Hospitals in England are spending £900 less per person than Germany, an expert has warned.
Chris Hopson, chief executive of NHS Providers, said the argument for additional funding for the health service is “clear” as he warned that it could not continue to operate in the “red zone”.
He said that UK health spending needs to be around 13% higher to match German or French levels of health spending.
Speaking at the NHS Providers conference in Birmingham, Mr Hopson described the effects of the NHS being in the middle of the “longest and deepest” financial squeeze in its history.
He pointed out that the NHS in England missed all four major targets – the four-hour A&E standard, the 18-week elective surgery waiting time standard, the expectation that cancer patients will begin treatment within 62 days and the ambulance response time target.
He said that the NHS can no longer meet performance standards on current funding levels.
Meanwhile he warned that the health service was “slipping back” on improvements made throughout the 2000s.

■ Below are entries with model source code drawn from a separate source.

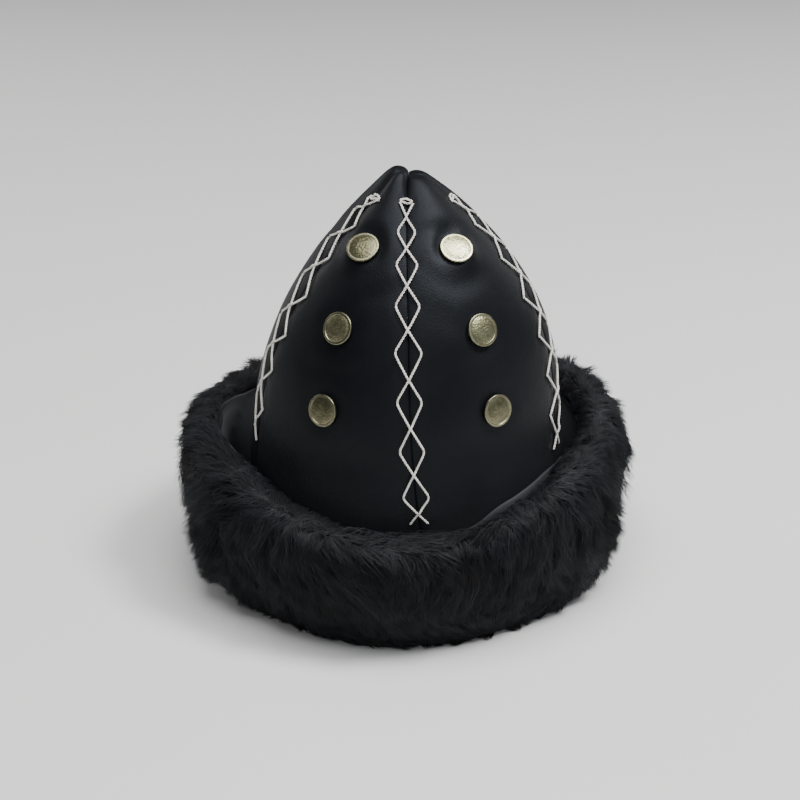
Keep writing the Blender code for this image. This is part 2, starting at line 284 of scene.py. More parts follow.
CUFF_FOOT_RADIUS = 0.0970
CUFF_FLANGE_RADIUS = 0.0905
CUFF_COLUMNS = 168

# Section of the facing: how far its wall has spread from foot to rim at each share of the rim's height
FACING_STATIONS = table(
    "level spread",
    (0.00, 0.00),
    (0.25, 0.10),
    (0.50, 0.35),
    (0.75, 0.68),
    (1.00, 1.00),
)
FACING_ROWS = 16

# Section of the fur from the facing's foot along the floor, up, and over the rim: level is 0 at the
# floor, 1 at the rim and 2 at the crest, and reach is a share of the fur's depth
FUR_STATIONS = table(
    "level reach",
    (0.00, 0.00),
    (0.00, 0.24),
    (0.04, 0.58),
    (0.15, 0.88),
    (0.34, 1.04),
    (0.56, 1.07),
    (0.78, 1.09),
    (0.96, 0.99),
    (1.72, 0.78),
    (2.00, 0.36),
    (1.30, 0.02),
)
FUR_STEP = 0.004
HIDE_SHARE = 0.70
HIDE_ROWS = 40
HIDE_OUTER_ROWS = 30

# The facing stands up into the fur by a share of the crest's height. Its dark edge is rolled towards the
# crown, and its edge and its wall wave a little. Below the edge its side towards the crown is painted
# lighter, as painted light against the shade in the gap by the crown, and a band down from the edge is
# painted pale.
FACING_RISE = 0.10
RIM_ROLL = 0.0014
RIM_ROLL_FROM = 0.90
RIM_ROUND = 0.0009
RIM_EDGE_DEPTH = 0.0030
RIM_LIGHT_DEPTH = 0.0070
CREVICE_LIGHT = 0.6
RIM_WAVES = table(
    "count height phase",
    (5, 0.0007, 0.4),
    (9, 0.0006, 1.9),
    (17, 0.0004, 3.1),
    (31, 0.00025, 0.7),
)
FACING_WAVES = table(
    "count height phase",
    (7, 0.0018, 1.1),
    (13, 0.0018, 2.3),
    (23, 0.0015, 0.2),
)

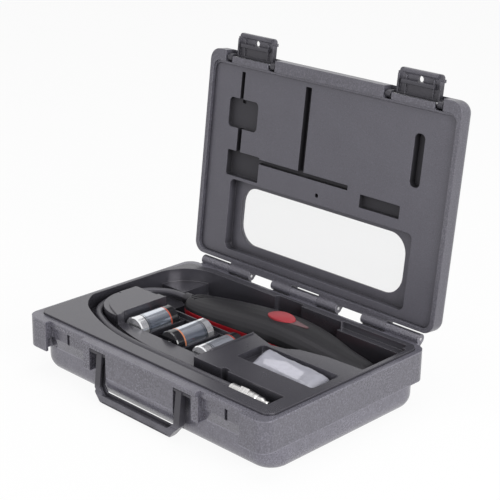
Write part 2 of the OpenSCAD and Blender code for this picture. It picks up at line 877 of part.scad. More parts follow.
module beeper() {
    color("#222326") in_well() translate([nose_l + 16, -1, board_z + board_t]) difference() {
        cylinder(h = 5.2, r = 7);
        translate([0, 0, 4.2]) cylinder(h = 2, r = 1.5);
    }
}

module battery_door() {
    color("#3b3c41") in_well() difference() {
        bay_box(2 - gap, 1.5 - gap, 0, door_t - 0.2);
        for (i = [0:4]) translate([bay_x[1] - 48 + 6 * i, bay_y - 9, -over]) cube([2, 18, over + 0.6]);
    }
}

module battery_contacts() {
    color("silver") in_well() {
        for (x = [bay_x[0], bay_x[1] - 0.6]) translate([x, bay_y - 8, 4]) cube([0.6, 16, 16]);
        for (i = [0:3]) rod_x(bay_x[1] - 3 - 2 * i, bay_x[1] - 2 * i, bay_y, bay_top - bay_r, 6 - i);
    }
}

module housing_screws() {
    color("silver") in_well() {
        screw_holes(screw_seat, seam_high + 3.5 - screw_seat, screw_r);
        screw_holes(screw_seat - 2, 2, 3);
    }
}

// ---------- probe ----------

module neck_ferrule() {
    color("#2e2f33") difference() {
        rod_x(tool_x - 9, tool_x, nose_y, flex_z, 6.2);
        rod_x(tool_x - 10, tool_x + 1, nose_y, flex_z, flex_r + fit);
    }
}

// Points of an arc, each with its direction of travel in plan, climbing by rise
function arc_path(c, r, a0, a1, steps, rise) = [
    for (i = [0:steps]) let (t = i / steps, a = a0 + (a1 - a0) * t)
        [c[0] + r * cos(a), c[1] + r * sin(a), a + 90, rise * t * t * (3 - 2 * t)]
];

flex_path = concat(
    [[tool_x + 13, nose_y, 180, 0]],
    arc_path(bend1_c, bend1_r, 90, 180, 10, 0),
    arc_path(bend2_c, bend2_r, 180, meet_a, 8, 0),
    arc_path(sweep_c, sweep_r, meet_a + 2, 270, 6, run_rise),
    [[run_x / 2, run_y, 0, run_rise], [run_x, run_y, 0, run_rise]]
);

module swept_tube(path, r, sides) {
    last = len(path) - 1;
    points = [
        for (p = path, k = [0:sides - 1]) let (b = 360 * k / sides)
            [p[0] + r * cos(b) * sin(p[2]), p[1] - r * cos(b) * cos(p[2]), p[3] + r * sin(b)]
    ];
    walls = [
        for (j = [0:last - 1], k = [0:sides - 1]) let (a = j * sides + k, b = j * sides + (k + 1) % sides)
            each [[a, b, a + sides], [b, b + sides, a + sides]]
    ];
    ends = [
        [for (k = [sides - 1:-1:0]) k],
        [for (k = [0:sides - 1]) last * sides + k]
    ];
    polyhedron(points, concat(walls, ends));
}

module gooseneck() {
    color("#55575c") translate([0, 0, flex_z]) swept_tube(flex_path, flex_r, 16);
}

module hex_fitting() {
    color("#c8c9cc") {
        difference() {
            rod_x(run_x - 6, hex_x, run_y, run_z, 5.4);
            rod_x(run_x - 7, run_x, run_y, run_z, flex_r + fit);
        }
        translate([hex_x, run_y, run_z]) rotate([0, 90, 0])
            cylinder(h = hex_l - 6, r = hex_af / 2 / cos(30), $fn = 6);
        rod_x(hex_x + hex_l - 6, tip_x, run_y, run_z, 5.4);
    }
}

module sensor_tip() {
    color("#d2d3d6") translate([tip_x, run_y, run_z]) rotate([0, 90, 0]) rotate_extrude()
        polygon([[0, 0], [5, 0], [5, 3], [4.4, 3.4], [4.4, 9], [3, 11.5], [3, tip_l - 0.6],
            [2.4, tip_l], [1.2, tip_l], [1.2, tip_l - 4], [0, tip_l - 4]]);
}

// ---------- loose contents ----------

// A C cell lies along Y; end is +1 where the raised contact points back
module cell(x, end) {
    mid_y = cell_y + cell_l / 2;
    translate([x, mid_y, cell_z]) rotate([-90 * end, 0, 0]) translate([0, 0, -cell_l / 2])
        rotate_extrude() polygon([
            [0, 0.5], [cell_r - 3.5, 0.5], [cell_r - 3.2, 0], [cell_r - 1, 0], [cell_r, 1],
            [cell_r, cell_l - 3], [cell_r - 0.6, cell_l - 1.8], [3.8, cell_l - 1.8],
            [3.6, cell_l - 0.3], [3.3, cell_l], [0, cell_l]
        ]);
}

module cell_1() {
    color("#b9bec8") cell(cell_xs[0], 1);
}

module cell_2() {
    color("#b9bec8") cell(cell_xs[1], -1);
}

module cell_3() {
    color("#b9bec8") cell(cell_xs[2], 1);
}

module spare_bag() {
    color("#d9dce2", 0.6) prism(pocket_floor + 0.3, pocket_floor + 4.5) polygon([
        [right(103), well_y - 15], [right(97), well_y - 13.8], [right(27), well_y - 14],
        [right(18.5), well_y - 30], [right(20), well_y - 46], [right(93), well_y - 47.5],
        [right(104), well_y - 24]
    ]);
}

module spare_label() {
    color("white") prism(pocket_floor + 4.5, pocket_floor + 4.8) polygon([
        [right(91), well_y - 29], [right(73), well_y - 20], [right(46), well_y - 25],
        [right(40), well_y - 41], [right(85), well_y - 38]
    ]);
}

base_shell();
base_liner();
hinge_pin_left();
hinge_pin_centre();
hinge_pin_right();
lid_shell();
lid_liner();
window_pane();
latch_left();
latch_right();
latch_pin_left();
latch_pin_right();
carry_handle();
lower_housing();
side_band();
upper_housing();
power_button();
indicator_lens();
circuit_board();
beeper();
battery_door();
battery_contacts();
housing_screws();
neck_ferrule();
gooseneck();
hex_fitting();
sensor_tip();
cell_1();
cell_2();
cell_3();
spare_bag();
spare_label();
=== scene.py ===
import math

import bmesh
import bpy
from mathutils import Matrix, Vector, noise


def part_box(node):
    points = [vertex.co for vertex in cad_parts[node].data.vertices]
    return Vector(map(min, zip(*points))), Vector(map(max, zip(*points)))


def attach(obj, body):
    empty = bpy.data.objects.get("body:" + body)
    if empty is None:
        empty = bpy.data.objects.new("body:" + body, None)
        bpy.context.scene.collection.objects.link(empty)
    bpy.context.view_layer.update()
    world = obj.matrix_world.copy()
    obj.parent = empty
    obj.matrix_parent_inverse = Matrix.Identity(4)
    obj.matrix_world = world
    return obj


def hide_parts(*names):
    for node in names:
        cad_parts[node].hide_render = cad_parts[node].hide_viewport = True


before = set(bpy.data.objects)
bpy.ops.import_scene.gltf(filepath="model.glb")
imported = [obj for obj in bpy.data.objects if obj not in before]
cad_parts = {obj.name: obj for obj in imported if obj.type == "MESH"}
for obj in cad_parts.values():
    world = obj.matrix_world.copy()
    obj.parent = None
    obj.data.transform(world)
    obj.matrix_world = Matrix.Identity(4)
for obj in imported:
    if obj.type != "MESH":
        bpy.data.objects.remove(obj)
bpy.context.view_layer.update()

# ---------------------------------------------------------------------------
# Camera: a long lens a little above the case, looking down into it from its
# front right corner, turned a little about its own axis.

scene = bpy.context.scene
scene.view_settings.view_transform = "Standard"

azimuth = math.radians(43.896)
elevation = math.radians(20.259)
roll = math.radians(1.123)
aim = Vector((0.1433, -0.11354, 0.20738))
distance = 1.07494
lens = 98.04
sensor_width = 36

back = Vector((math.sin(azimuth) * math.cos(elevation),
               -math.cos(azimuth) * math.cos(elevation), math.sin(elevation)))
right = (-back).cross(Vector((0, 0, 1))).normalized()
up = right.cross(-back)
tilted_right = right * math.cos(roll) + up * math.sin(roll)
tilted_up = up * math.cos(roll) - right * math.sin(roll)
camera = bpy.data.objects.new("camera", bpy.data.cameras.new("camera"))
camera.data.lens = lens
camera.data.sensor_width = sensor_width
camera.data.clip_start = 0.05
camera.matrix_world = Matrix.Translation(aim + back * distance) @ Matrix(
    (tilted_right, tilted_up, back)).transposed().to_4x4()
scene.collection.objects.link(camera)
scene.camera = camera

# ---------------------------------------------------------------------------
# Base shell: the outer tub of the case, injection moulded in dark grey
# polypropylene with a spark-eroded grain, polished along the edges that rub; the
# rim ledge's edge is painted paler for wear and highlight, the ridge carries a
# painted highlight, and the lower tub is painted lighter as painted light.

MM = 0.001


def grey(level, tint=1.08):
    """Linear colour of a plain grey that reads as `level` out of 255, a little blue."""
    def linear(v):
        v /= 255
        return v / 12.92 if v <= 0.04045 else ((v + 0.055) / 1.055) ** 2.4
    return (linear(level), linear(level * 0.985), linear(min(level * tint, 255)), 1)


def shade(colour, factor):
    """The same colour, `factor` times as bright."""
    return tuple(c * factor for c in colour[:3]) + (1,)


class Wire:
    """A shader value on which arithmetic can be written."""

    def __init__(self, nodes, socket):
        self.nodes = nodes
        self.socket = socket

    def maths(self, operation, *values):
        return self.nodes.node("Math", {"operation": operation}, dict(enumerate(values)))

    def __add__(self, other):
        return self.maths("ADD", self, other)

    def __radd__(self, other):
        return self.maths("ADD", other, self)

    def __sub__(self, other):
        return self.maths("SUBTRACT", self, other)

    def __rsub__(self, other):
        return self.maths("SUBTRACT", other, self)

    def __mul__(self, other):
        return self.maths("MULTIPLY", self, other)

    def __rmul__(self, other):
        return self.maths("MULTIPLY", other, self)

    def above(self, value, soft=0.0):
        """1 where this is over value, with an edge that is `soft` wide."""
        if not soft:
            return self.maths("GREATER_THAN", self, value)
        return self.nodes.node("MapRange", {"interpolation_type": "SMOOTHSTEP"},
                               {0: self, 1: value - soft / 2, 2: value + soft / 2, 3: 0.0, 4: 1.0})

    def between(self, low, high, soft=0.0):
        """1 from low to high, with the same soft edges."""
        return self.above(low, soft) * (1 - self.above(high, soft))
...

“The simple point is that if we want the best care, we have to pay for it. UK health spending would need to be around £24 billion, or 13% higher, to match current German or French levels of health spending,” Mr Hopson said.
“If we wanted to spend as much per head of population as the French do, we’d need to be spending £300 a year more per person. To match the Germans we’d need to be spending £900 a year more per person. Sobering figures which show that, in the end, as my dad used to say, you get what you pay for.”
He added: “We are now trying to run the NHS above its sustainable limits, well into the red zone.
“And a growing, tangible, frustration that the hard-fought gains of the 2000s across a range of measures – for example, waiting times and single sex wards – are starting to slip back at increasing pace.”
He said that the NHS budget and staff numbers are growing but they are not keeping up with demand and to meet performance standards.
Figures from the Office for National Statistics show that in 2014 the UK spent £2,777 per person on healthcare.